◆ WORK TO COMPLETE:
In the listing that follows, the range to quote begins at the line that has "935 of scene.py. This part finishes it." and ends after the line that has "return np.concatenate([evenly(whole[: cut"; quote it verbatim and add nothing.
= = = =
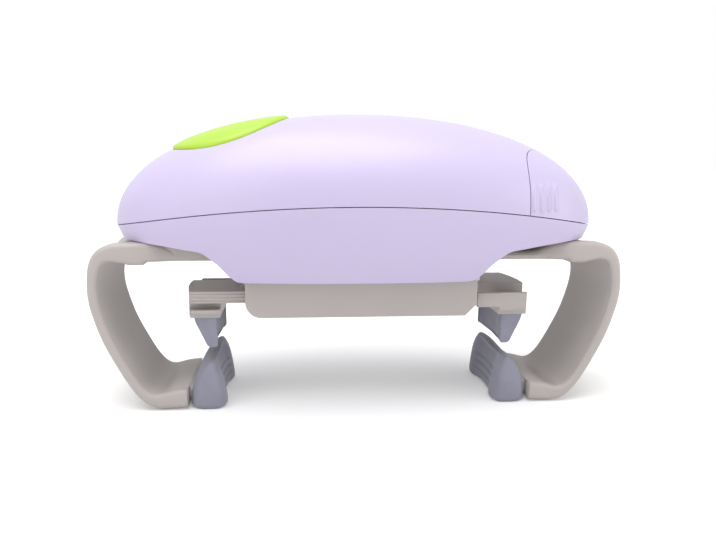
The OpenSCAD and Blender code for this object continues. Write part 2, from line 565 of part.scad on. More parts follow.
module jaw_shaft() color("#B9BDC2") {
    translate([0, 0, holder_top]) cylinder(h = out_bot + out_t + 7 - holder_top, r = shaft_r, $fn = 48);
    translate([0, 0, holder_top - 1]) cylinder(h = 1.2, r = 4.2, $fn = 48);
}
module jaw_pinion() color("#A8ACB2") translate([0, 0, jbar_bot]) linear_extrude(jaw_bar_h) difference() {
    polygon(gear_pts(jaw_n, rack_m, -90, rack_play));
    circle(r = shaft_r + 0.02, $fn = 48);
}
module arm_pinion() color("#A8ACB2") difference() {
    union() {
        translate([0, 0, abar_bot]) linear_extrude(arm_bar_h - 0.5) polygon(gear_pts(arm_n, rack_m, -90, rack_play));
        translate([0, 0, guide_top + 0.2]) cylinder(h = abar_bot - guide_top, r = 7, $fn = 64);
    }
    translate([0, 0, guide_top - 1]) cylinder(h = 12, r = shaft_r + shaft_gap, $fn = 48);
}
module arm_clutch() color("#5A4636") translate([0, 0, abar_top - 0.45]) tube(0.6, 6.5, shaft_r + shaft_gap);
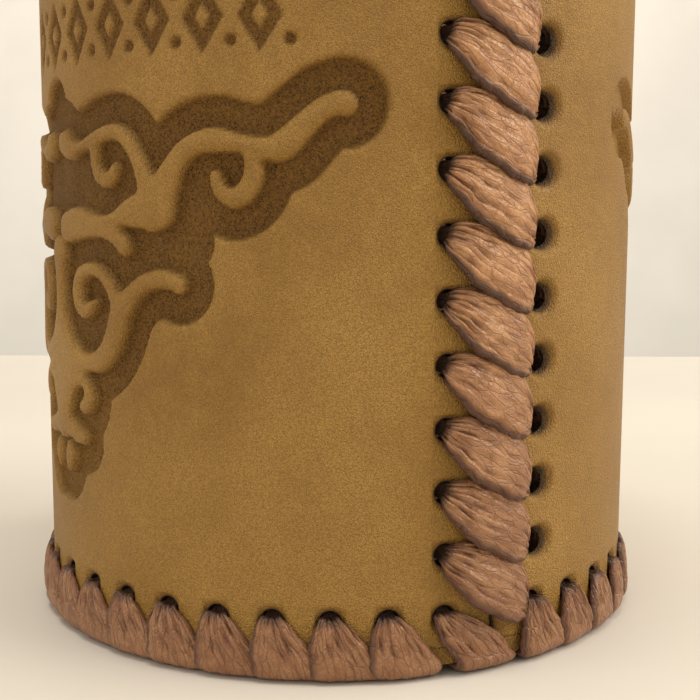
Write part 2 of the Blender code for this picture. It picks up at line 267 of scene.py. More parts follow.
def ornament_distances(arc, height):
    """Distances to the raised scrolls and to the border round them, both negative inside."""
    across = np.abs(arc - ORNAMENT_AXIS)
    height = height / ORNAMENT_STRETCH
    scrolls = np.full(arc.shape, FAR_AWAY)
    for stroke in SCROLLS:
        scrolls = smooth_union(scrolls, stroke_distance(across, height, stroke), SCROLL_FILLET)
    above = np.maximum(height - CROWN_TOP, CROWN_FOOT - height)
    crown = np.hypot(across, np.maximum(above, 0))
    fill = np.hypot(across - BORDER_FILL[0], height - BORDER_FILL[1])
    return scrolls, np.minimum(np.minimum(scrolls, crown), fill) - BORDER_WIDTH


def band_distance(arc, height):
    """Distance to the row of stamped lozenges and dots, negative inside them."""
    reach = (LOZENGE_COUNT - 1) / 2
    place = (arc - ORNAMENT_AXIS) / LOZENGE_PITCH
    nearest = np.clip(np.round(place), -reach, reach)
    across = np.abs(place - nearest) * LOZENGE_PITCH
    up = np.abs(height - BAND_MIDDLE)
    area = LOZENGE_HALF_WIDTH * LOZENGE_HALF_HEIGHT
    slant = across * LOZENGE_HALF_HEIGHT + up * LOZENGE_HALF_WIDTH
    outline = (slant - area) / math.hypot(LOZENGE_HALF_WIDTH, LOZENGE_HALF_HEIGHT)
    ring = np.abs(outline + LOZENGE_STROKE / 2) - LOZENGE_STROKE / 2
    dots = np.hypot(across - LOZENGE_PITCH / 2, up - DOT_RISE) - DOT_RADIUS
    return np.minimum(ring, dots)


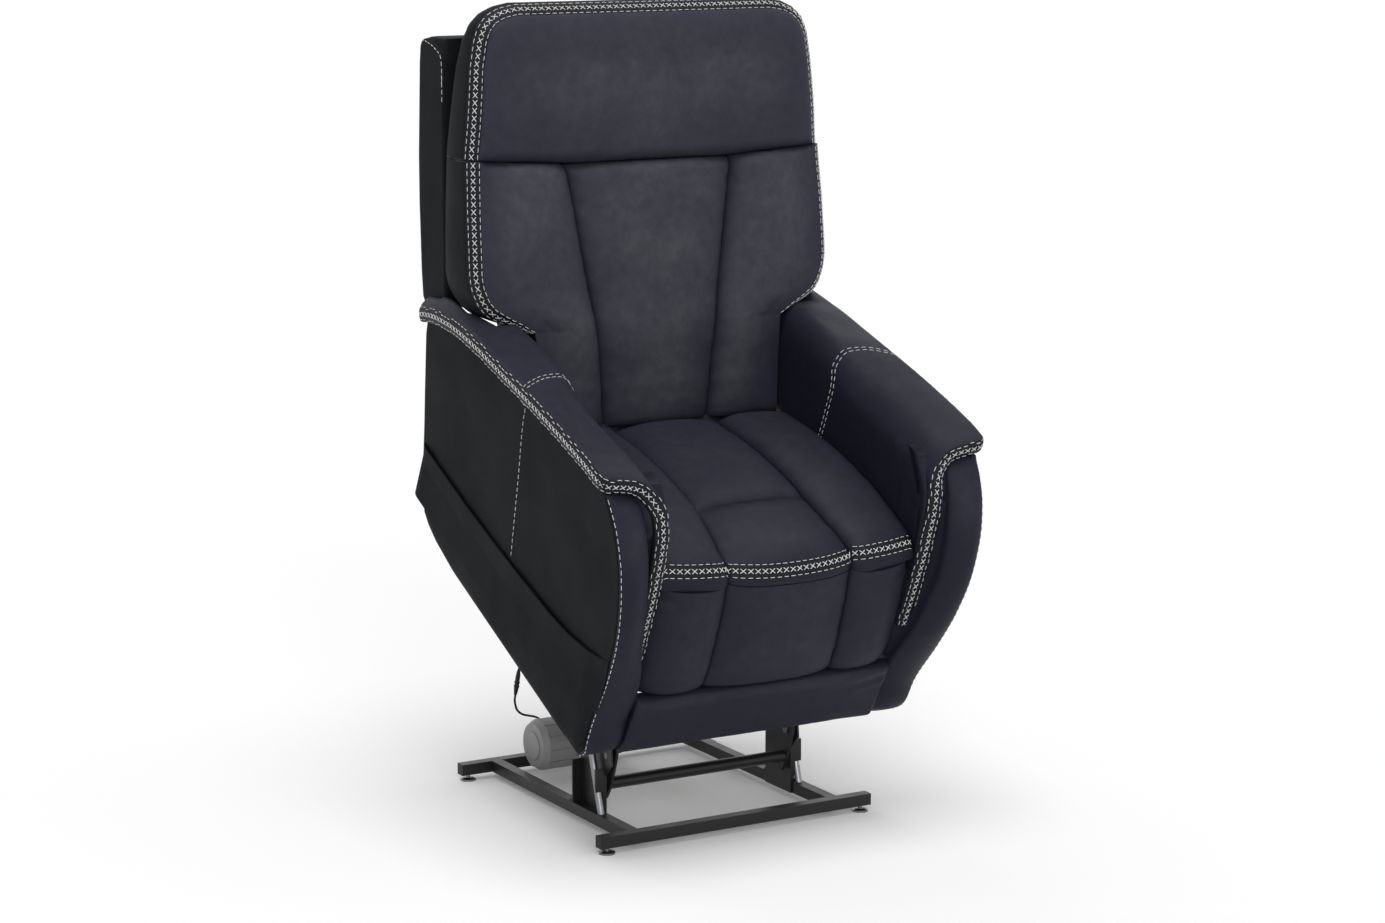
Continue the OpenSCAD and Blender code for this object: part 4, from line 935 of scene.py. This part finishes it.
def split_resample(corners):
    """Over the crown to the shoulder, then down the inner side, each evenly spaced."""
    whole = spline(corners, CURVE_STEPS)
    cut = SHOULDER * CURVE_STEPS
    return np.concatenate([evenly(whole[: cut + 1], OVER), evenly(whole[cut:], DOWN)[1:]])


def solid_skin(obj, thickness):
    """Gives an open skin a thickness inwards, in metres."""
    mod = obj.modifiers.new("skin", "SOLIDIFY")
    mod.thickness = thickness
    mod.offset = -1
    mod.use_even_offset = False
    old = obj.data
    obj.data = bpy.data.meshes.new_from_object(obj.evaluated_get(bpy.context.evaluated_depsgraph_get()))
    obj.modifiers.clear()
    bpy.data.meshes.remove(old)
    obj.data.name = obj.name


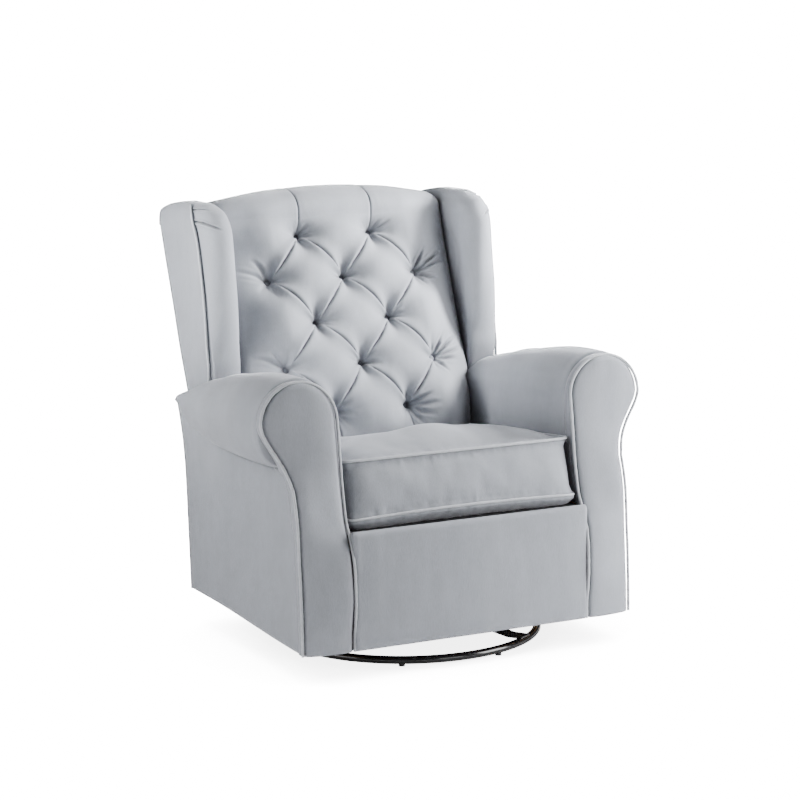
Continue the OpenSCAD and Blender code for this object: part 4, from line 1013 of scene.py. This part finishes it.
# Apron
def make_apron():
    half = SEAT_HALF - 0.5
    y_front, y_rear = -(BODY_FRONT - 3), -(BODY_FRONT - 3) + 22
    top, round_r = 321.0, 11
    foot = [BODY_LOW, BODY_LOW + 1.5, BODY_LOW + 4]
    outline = [
        (y_front + 3.0 * math.exp(-((z - BODY_LOW) / 3.0)), z)
        for z in np.concatenate([foot, np.linspace(BODY_LOW + 8, top - round_r, 60)])
    ]
    for a in np.linspace(0, np.pi, 22)[1:]:
        outline.append((y_front + round_r - round_r * math.cos(a), top - round_r + round_r * math.sin(a)))
    outline += [(y_rear, top - 40), (y_rear, 200), (y_rear, BODY_LOW)]
    outline += [((y_front + y_rear) / 2, BODY_LOW)]
    y, z = np.array(outline).T
    face = (y < y_front + 8).astype(float)
    loops = []
    for x in np.concatenate([[-half], np.linspace(-half + 2, half - 2, 150), [half]]):
        loop = at(x, y, z)
        side = min(half - abs(x), 60) / 60
        swell = 3.4 * (1 - ((z - 195) / 130) ** 2) * (0.3 + 0.7 * ease(side))
        slack = noise(loop, (120, 60, 150), 81) * 1.2 + noise(loop, (26, 40, 90), 82) * 0.45
        loop[:, 1] += face * (-swell + slack * ease(side * 3) + 3.0 * bell(half - abs(x), 4.0))
        loops.append(loop)
    loft("front_apron_pad", loops, fabric)


# Seat cushion
CUSHION_HALF = SEAT_HALF - 3


def cushion_outline(t, share=1.0, count=260):
    """Edge of the cushion at share t of the boxing, from the lower to the upper seam, shrunk to a share."""
    y0, y1 = -mix(290, 258, t), CUSHION_REAR - 2
    half, b = CUSHION_HALF - 2, (y1 - y0) / 2
    a = 2 * np.pi * (np.arange(count) + 0.5) / count
    across, along = np.abs(np.cos(a)) / half, np.abs(np.sin(a)) / b
    square = 20.0
    r = 1 / (across**square + along**square) ** (1 / square)
    x, y = r * np.cos(a), (y0 + y1) / 2 + r * np.sin(a)
    corner = np.minimum(across, along) / np.maximum(across, along)
    back_share = (y - y0) / (y1 - y0)
    z = mix(346 - 7 * corner**2 - 15 * back_share, 461 - 34 * back_share, t)
    cy = (y.max() + y.min()) / 2
    return x * share, cy + (y - cy) * share, z


# Underside: share of the outline and of the fall from the lower seam to the deck. It bags below the seam.
UNDERSIDE = [
    (0.04, 1), (0.3, 1), (0.6, 1), (0.78, 1), (0.88, 1), (0.94, 1), (0.975, 0.98), (1.0, 0.9), (1.018, 0.72),
    (1.024, 0.5), (1.018, 0.28), (1.002, 0.1),
]
SHRINK = 2.0 / 277
SEAM_SHRINK = 0.4 * SHRINK


def cushion_shape():
    """Closed cushion skin that starts a little smaller than its finished size."""
    loops = []
    widest = CUSHION_HALF + 3
    for share, fall in UNDERSIDE:
        x, y, z = cushion_outline(0, share)
        loops.append(at(clip(x, -widest, widest), y, mix(z, DECK_Z + 1, fall)))
    for t in np.linspace(0, 1, 13):
        shrink = SHRINK if 0.05 < t < 0.95 else SEAM_SHRINK
        loops.append(at(*cushion_outline(t, 1 - shrink)))
    for share in (0.96, 0.88, 0.76, 0.6, 0.42, 0.22, 0.04):
        x, y, z = cushion_outline(1, share)
        loops.append(at(x, y, z + 12 * (1 - share**2.4)))
    return loops


def read_points(mesh, kind="co"):
    values = np.empty(len(mesh.vertices) * 3)
    mesh.vertices.foreach_get(kind, values)
    return values.reshape(-1, 3)


def write_points(mesh, points):
    mesh.vertices.foreach_set("co", (points * MM).ravel())


def evaluated_mesh(thing):
    """The thing's mesh with its modifiers, which are taken off it."""
    depsgraph = bpy.context.evaluated_depsgraph_get()
    mesh = bpy.data.meshes.new_from_object(thing.evaluated_get(depsgraph))
    thing.modifiers.clear()
    return mesh


def voxel_remesh(thing, size=6.0):
    remesh = thing.modifiers.new("remesh", "REMESH")
    remesh.mode = "VOXEL"
    remesh.voxel_size = size * MM
    thing.data = evaluated_mesh(thing)
    return read_points(thing.data) / MM


CLOTH = {
    "quality": 5, "mass": 0.35, "tension_stiffness": 22, "compression_stiffness": 22, "shear_stiffness": 8,
    "bending_stiffness": 9, "use_pressure": True, "uniform_pressure_force": 3.6, "vertex_group_mass": "held",
    "shrink_min": -0.02,
}


def simulate(thing, start, held, cap=22.0, frames=20):
    """Blows the shell up as cloth with its seams held, then keeps the result within cap of the start."""
    scene = bpy.context.scene
    group = thing.vertex_groups.new(name="held")
    for weight in (0.25, 0.5, 0.75, 1.0):
        chosen = np.nonzero((held > weight - 0.25) & (held <= weight))[0]
        if len(chosen):
            group.add([int(i) for i in chosen], weight, "REPLACE")
    cloth = thing.modifiers.new("cloth", "CLOTH")
    for key, value in CLOTH.items():
        setattr(cloth.settings, key, value)
    cloth.settings.effector_weights.gravity = 0
    cloth.point_cache.frame_start = 1
    cloth.point_cache.frame_end = frames
    for step in range(1, frames + 1):
        scene.frame_set(step)
    done = evaluated_mesh(thing)
    move = read_points(done) / MM - start
    size = np.linalg.norm(move, axis=1)
    end = start + move * np.where(size > cap, cap / np.maximum(size, 1e-6), 1)[:, None]
    thing.vertex_groups.clear()
    thing.data = done
    write_points(done, end)
    scene.frame_set(1)
    return end


def make_cushion():
    thing = loft("seat_cushion_cover", cushion_shape(), fabric_seat)
    seams = [at(*cushion_outline(t, 1 - SEAM_SHRINK, 900))[::3] for t in (0, 1)]
    block = 4000

    def seam_distance(points):
        out = np.full(len(points), 1e9)
        for seam in seams:
            for i in range(0, len(points), block):
                d = np.linalg.norm(points[i : i + block, None] - seam[None], axis=2).min(axis=1)
                out[i : i + block] = np.minimum(out[i : i + block], d)
        return out

    points = voxel_remesh(thing)
    points = simulate(thing, points, ease((11 - seam_distance(points)) / 7))
    # The pile is stiff: it keeps only part of the small waves of the blown-up shell
    relax = thing.modifiers.new("relax", "SMOOTH")
    relax.factor = 0.5
    relax.iterations = 90
    calm = evaluated_mesh(thing)
    soft = read_points(calm) / MM
    bpy.data.meshes.remove(calm)
    points = mix(points, soft, (0.88 * ease((seam_distance(points) - 5) / 14))[:, None])
    near = seam_distance(points)
    # Gathers of the sewn edges, the soft lie of the fabric and the flat underside
    gather = noise(points, (9, 9, 70), 91) * 2.0 * bell(near, 17) * ease(near / 5)
    gather = gather * (0.35 + 0.65 * ease((noise(points, (90, 90, 400), 94) + 0.35) / 0.7))
    lie = noise(points, (110, 110, 60), 92) * 1.5 + noise(points, (38, 38, 38), 93) * 0.5
    points = points + read_points(thing.data, "normal") * (gather + lie * ease(near / 40))[:, None]
    points[:, 2] = np.maximum(points[:, 2], DECK_Z + 0.6)
    points[:, 0] = clip(points[:, 0], -(SEAT_HALF - 0.8), SEAT_HALF - 0.8)
    points[:, 1] = np.minimum(points[:, 1], CUSHION_REAR)
    low = points[:, 2] < 330
    points[low, 1] = np.maximum(points[low, 1], -301 + (points[low, 2] - 322) * -0.1)
    write_points(thing.data, points)
    subdivision = thing.modifiers.new("fine", "SUBSURF")
    subdivision.levels = 1
    subdivision.render_levels = 1
    fine = evaluated_mesh(thing)
    thing.data = fine
    fine.polygons.foreach_set("use_smooth", [True] * len(fine.polygons))
    fine.materials.clear()
    fine.materials.append(fabric_seat)


# Piping
def arm_welt_paths(flip):
    z = front_levels(60)
    inner, outer = (at(x, front_y(z, across), z) for x, across in ((front_x0(z), 0), (front_x1(z), 1)))
    s = np.linspace(0.004, 1, 60)
    seam = at(BODY_HALF + 1.5, roll_y(s), seam_at(s))
    return [(path * flip, False) for path in (np.concatenate([inner, outer[::-1]]), seam)]


def wing_welt_path(flip):
    z = np.linspace(566, 963, 88)
    return at(WING_HALF + 1.6 - wing_narrow(z), wing_y(z) + 0.8, z) * flip, False


make_back()
make_buttons()
make_cushion()
make_apron()
for make, name in (
    (make_arm_front, "arm_front_pad"),
    (make_arm_cover, "arm_cover"),
    (make_outside_arm, "outside_arm_cover"),
    (make_wing, "wing_pad"),
    (make_outside_wing, "outside_wing_cover"),
):
    make(name + "_right", False)
    make(name + "_left", True)
make_outside_back()
AS_BUILT, MIRRORED = np.array([1, 1, 1]), np.array([-1, 1, 1])
piping("arm_piping", arm_welt_paths(AS_BUILT) + arm_welt_paths(MIRRORED))
piping("wing_piping", [wing_welt_path(AS_BUILT), wing_welt_path(MIRRORED)], 3.4)
piping("cushion_piping", [(at(*cushion_outline(t, count=360)), True) for t in (0, 1)])

# Each piece's solids that it stands for and its share of fill
STANDS_FOR = {
    "inside_back_tufted": (["back_cushion"], 0.8),
    "covered_buttons": (["back_buttons"], None),
    "seat_cushion_cover": (["seat_cushion"], 0.75),
    "front_apron_pad": (["apron"], 0.8),
    "arm_front_pad_right": (["arm_front_right"], 0.8),
    "arm_front_pad_left": (["arm_front_left"], 0.8),
    "arm_cover_right": (["arm_roll_right", "inside_arms"], 0.8),
    "arm_cover_left": (["arm_roll_left", "inside_arms"], 0.8),
    "outside_arm_cover_right": (["outside_arms"], None),
    "outside_arm_cover_left": (["outside_arms"], None),
    "wing_pad_right": (["wing_right"], 0.8),
    "wing_pad_left": (["wing_left"], 0.8),
    "outside_wing_cover_right": (["outside_wings"], None),
    "outside_wing_cover_left": (["outside_wings"], None),
    "outside_back_cover": (["outside_back"], None),
    "arm_piping": (["arm_welts"], None),
    "wing_piping": (["wing_welts"], None),
    "cushion_piping": (["cushion_welts"], None),
}
for name, (stands_for, fill) in STANDS_FOR.items():
    thing = bpy.data.objects[name]
    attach(thing, "seat_cushion" if "cushion" in name else "chair")
    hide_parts(*stands_for)

# Stage, in metres: a white floor with a faint painted contact shadow, a floor below it for the bounce light
# and a dome
STAGE_R, AROUND, UPWARD = 14.0, 64, 10
BACKDROP_LIGHT, SHADE_LIGHT = 22.0, 5.0
angles = [2 * math.pi * i / AROUND for i in range(AROUND)]


def stage_material(name, tone, **values):
    material, tree, shader = new_material(name)
    feed(tree, shader, Base_Color=tone + (1,), **values)
    return material, tree, shader


def stage_object(name, points, faces, material):
    mesh = bpy.data.meshes.new(name)
    mesh.from_pydata(points, [], faces)
    mesh.materials.append(material)
    thing = scene_object(name, mesh)
    return thing


def disc(name, z, material):
    points = [(STAGE_R * math.cos(a), STAGE_R * math.sin(a), z) for a in angles]
    return stage_object(name, points, [tuple(range(AROUND))], material)


white = (1, 1, 1, 1)
seen, tree, shader = stage_material("floor_white", (0.9, 0.9, 0.9), Roughness=0.95, Emission_Color=white)
# The floor's glow is dimmed by occlusion near the chair: a painted contact shadow.
contact = node(tree, "ShaderNodeAmbientOcclusion", {"samples": 8}, Distance=0.45).outputs["AO"]
feed(tree, shader, Emission_Strength=ranged(tree, contact, 0.25, 0.98, SHADE_LIGHT, BACKDROP_LIGHT))
floor = disc("floor", 0, seen)
lit = stage_material("backdrop_white", (0, 0, 0), Emission_Color=white, Emission_Strength=BACKDROP_LIGHT)[0]
dome_points = []
for i in range(UPWARD):
    b = math.pi / 2 * i / UPWARD
    flat, rise = STAGE_R * math.cos(b), STAGE_R * math.sin(b) - 0.001
    dome_points += [(flat * math.cos(a), flat * math.sin(a), rise) for a in angles]
dome_points.append((0, 0, STAGE_R))
last = (UPWARD - 1) * AROUND
dome_faces = [tuple(int(i) for i in f) for f in grid_faces(UPWARD, AROUND, wrap_cols=True)]
dome_faces += [(last + k, last + (k + 1) % AROUND, UPWARD * AROUND) for k in range(AROUND)]
backdrop = stage_object("backdrop", dome_points, dome_faces, lit)
for thing in (floor, backdrop):
    thing.visible_diffuse = False
    thing.visible_glossy = False
    thing.visible_shadow = False
disc("floor_below", -0.002, stage_material("floor_bounce", (0.92, 0.92, 0.93), Roughness=0.95)[0])

world = bpy.data.worlds.new("studio")
bpy.context.scene.world = world
world.use_nodes = True
feed(world.node_tree, world.node_tree.nodes["Background"], Color=white, Strength=0.08)

# Lamps: name, place, target, width and height in metres, power in watts, spread in degrees
LAMPS = [
    ("near_right_low", (0.95, -0.95, 0.42), (0.1, -0.1, 0.3), (0.6, 0.7), 16.5, 180),
    ("near_right_high", (0.9, -0.3, 1.7), (0, 0.2, 0.8), (0.6, 0.6), 8, 180),
    ("right_level", (1.3, -0.3, 1.3), (0, 0.25, 0.9), (0.35, 0.4), 17, 80),
    ("left_high", (-2.0, -0.1, 1.7), (0, 0, 0.5), (1.2, 1.2), 19, 180),
    ("left_low", (-2.0, -0.2, 0.7), (0, 0, 0.5), (1.2, 0.8), 15, 180),
    ("left_wing", (-1.3, 0.2, 1.0), (-0.35, 0.35, 0.85), (0.4, 0.4), 2.0, 60),
    ("front_low", (0.3, -2.2, 0.35), (0.05, -0.33, 0.2), (0.8, 0.5), 4.0, 180),
    ("above", (0.1, -0.5, 2.3), (0, 0, 0.5), (0.8, 0.8), 3.0, 180),
    ("behind", (0.7, 2.6, 0.9), (0, 0.3, 0.5), (1.4, 1.0), 18, 180),
]
for name, where, target, size, power, spread in LAMPS:
    data = bpy.data.lights.new(name, "AREA")
    data.shape = "RECTANGLE"
    data.size, data.size_y = size
    data.energy = power
    data.spread = math.radians(spread)
    lamp = scene_object(name, data)
    lamp.visible_camera = False
    aim = np.array(target, float) - np.array(where, float)
    aim /= np.linalg.norm(aim)
    across = np.cross(aim, [0, 0, 1])
    across /= np.linalg.norm(across)
    lamp.matrix_world = turned(where, across, np.cross(across, aim), -aim)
= = = =
◆ REPLY:
Continue the OpenSCAD and Blender code for this object: part 4, from line 935 of scene.py. This part finishes it.
def split_resample(corners):
    """Over the crown to the shoulder, then down the inner side, each evenly spaced."""
    whole = spline(corners, CURVE_STEPS)
    cut = SHOULDER * CURVE_STEPS
    return np.concatenate([evenly(whole[: cut + 1], OVER), evenly(whole[cut:], DOWN)[1:]])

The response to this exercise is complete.